Friday, October 15, 2010

Feast of St. Teresa of Avila, Doctor of the Church


Saint Teresa in Ecstacy by Gian Lorenzo Bernini
1652

The original Italian title of this famed work is also translated as "The Transverberation of Saint Teresa". While the word is a strange one, it suggests the pulsation of energy between God and Teresa which must have been present in the mystical relationship between this strong-willed and dynamic woman and the God who so desires to be in intimate relationship with us. This was a woman of her time and place. Teresa of Avila (1515-1582) was born in Renaissance Spain, a country reeling like the rest of Europe from the consequences of the Protestant Reformation.
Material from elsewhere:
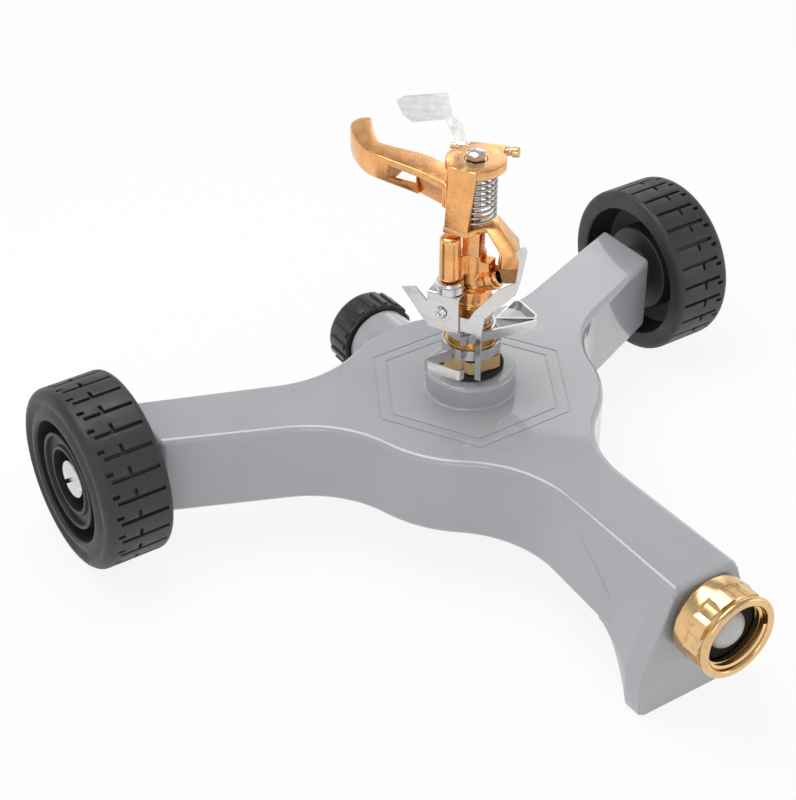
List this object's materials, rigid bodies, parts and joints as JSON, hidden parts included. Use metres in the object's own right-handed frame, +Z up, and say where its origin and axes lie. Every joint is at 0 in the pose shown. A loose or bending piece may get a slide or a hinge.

She began a reform of her Carmelite Order at the same time that the Council of Trent ws shoring up the frayed edges of the Roman Catholic Church. She embodied paradox. After a mid-life conversion experience she was drawn to a more contemplative and solitary expression of contemplative life within community than was the usual Carmelite practice of her experience. Yet, she could not escape the natural responses of her extroverted, expressive, and highly personable way of being. In spite of great physical pain and illness she went from place to place in the crudest and most uncomfortable of conveyances to establish monastery after monastery. And in a time when women did not think of writing books she wrote many. Eagerly read today, her words (Autobiography, The Interior Castle, The Way of Perfection) continue to resonate with truth as she describes the spiritual journey of the soul searching for God and what that journey demands. These works earned her the title "Doctor of the Church". She is a doctor of souls who knows human weakness and human nature and counsels in favor of the necessity of self knowledge and interior honesty. She is funny, self-deprecating, intensely female and much in love with God. She lived in the "freedom of the children of God".